3. Деление личных неимущественных отношений на две группы важно потому, что каждая из них испытывает на себе различное воздействие со стороны гражданско-правовых норм: личные отношения, связанные с имущественными, регулируются и охраняются советским гражданским правом, а не связанные – только охраняются, но не регулируются им. При этом имеются в виду правовое регулирование и правовая охрана не в широком, а в узком или специальном их значении.

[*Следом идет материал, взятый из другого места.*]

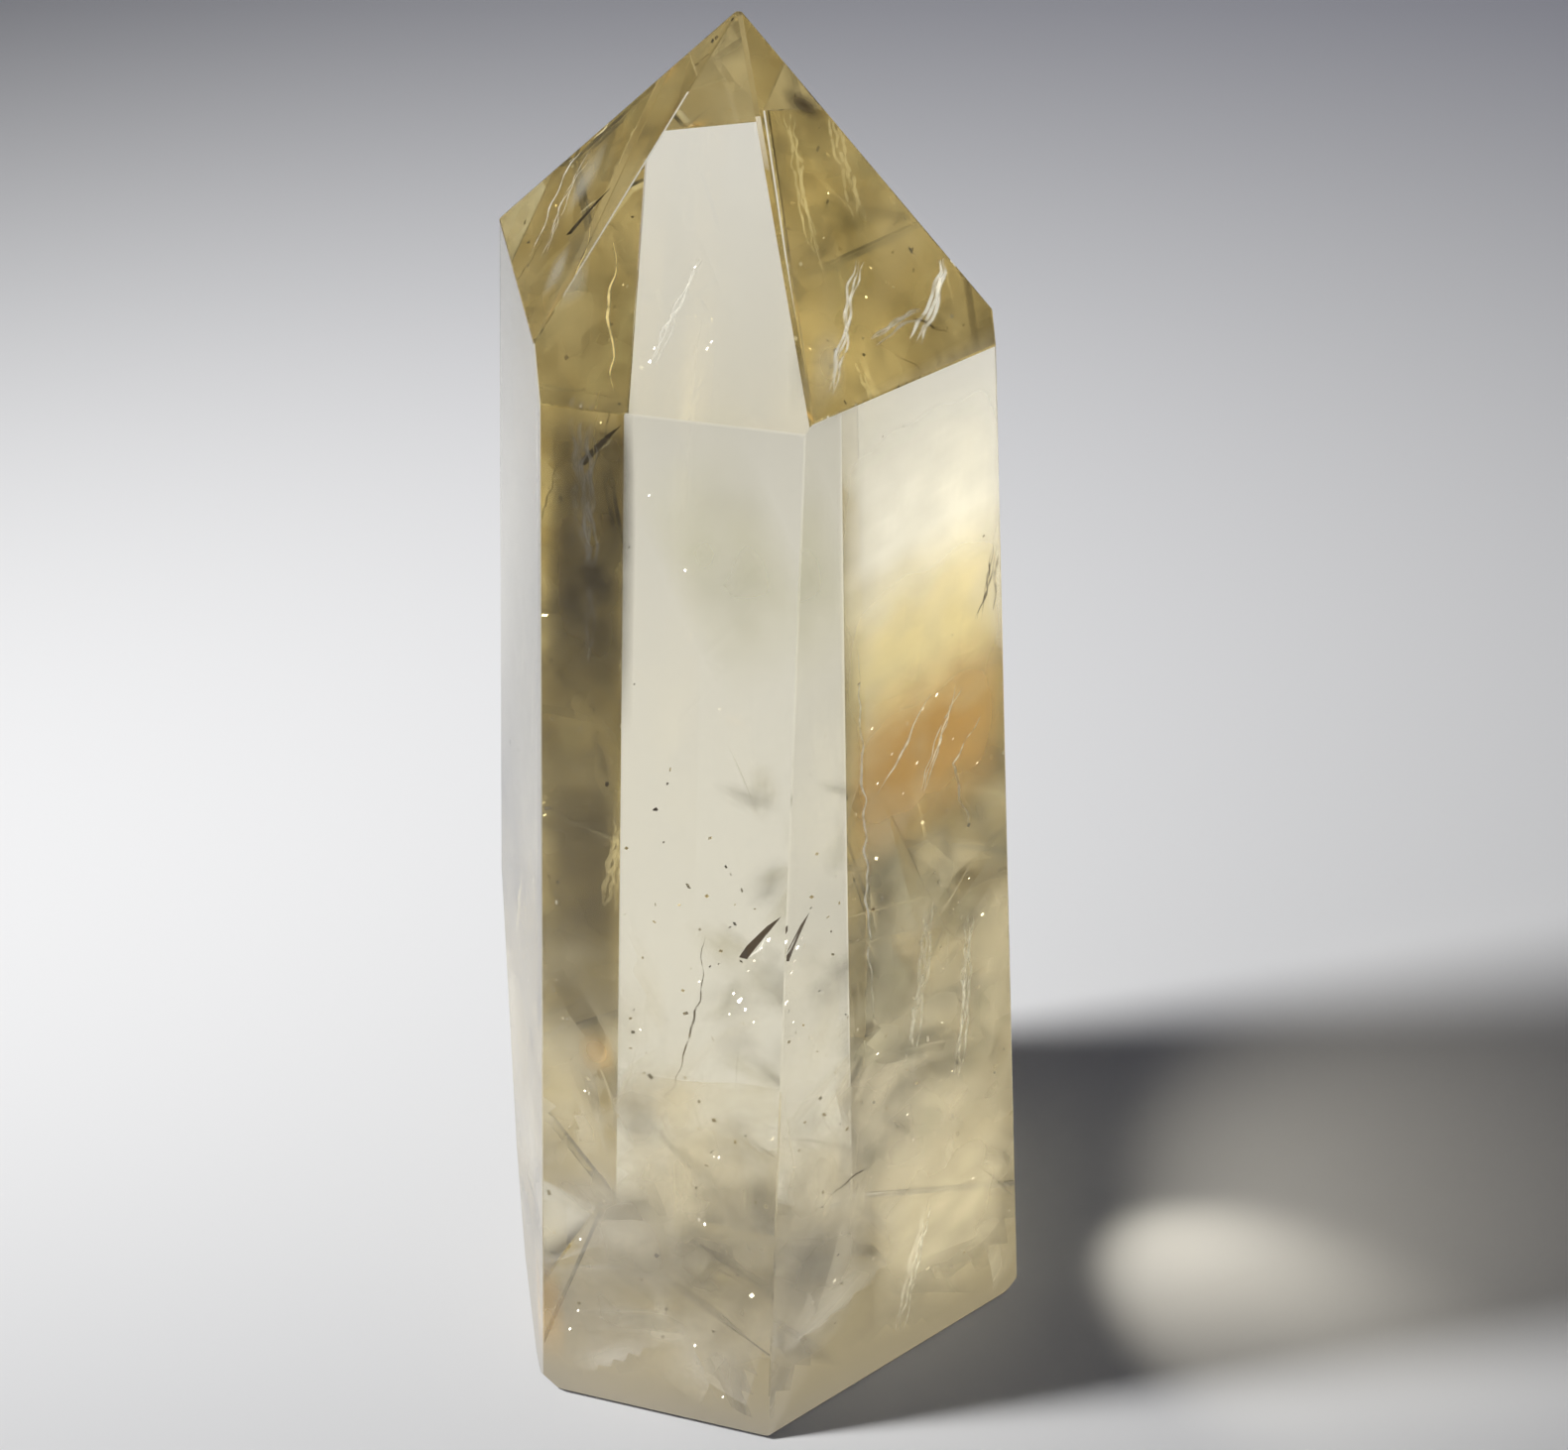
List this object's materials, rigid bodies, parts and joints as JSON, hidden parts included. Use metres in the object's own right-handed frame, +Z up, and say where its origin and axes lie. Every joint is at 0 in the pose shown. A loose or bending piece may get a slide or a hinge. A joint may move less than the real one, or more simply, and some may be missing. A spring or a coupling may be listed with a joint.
{
  "type": "citrine crystal point",
  "caption": "Polished crystal tower with flat prism facets, a pointed faceted tip and a flat foot to stand on.",
  "frame": {"origin": "under the middle of the crystal's outline, on the surface it stands on", "axes": "+Z up along the tower towards the point, -Y towards the front edge between the two front facets, +X to the right"},
  "size_m": [0.0288, 0.0312, 0.08],
  "materials": {
    "citrine": "polished clear pale yellow quartz with internal veils and a cloudy foot"
  },
  "bodies": {
    "root": {"citrine_crystal": "citrine"}
  },
  "joints": []
}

Правовое регулирование в широком смысле означает подчинение поведения людей юридической норме, а правовая охрана, взятая в таком же широком ее понимании, – закрепление в юридической норме фактического отношения. Совершенно очевидно, что первым понятием охватывается также правовая охрана и вторым – правовое регулирование. Но они зачастую используются и в другом, узком или специальном, значении, при котором эти понятия уже не перекрывают друг друга, а разграничиваются с достаточной четкостью. На таком разграничении основывается также проводимое в литературе различие между регулятивными и охранительными юридическими нормами, которым соответствуют регулятивные и охранительные правоотношения. В названных и других подобных случаях уже имеется в виду иное применение тех же понятий, когда под правовым регулированием подразумевают юридическое опосредование самой динамики социалистических общественных отношений, а под юридической охраной – предупреждение и пресечение возможных или совершенных правонарушений.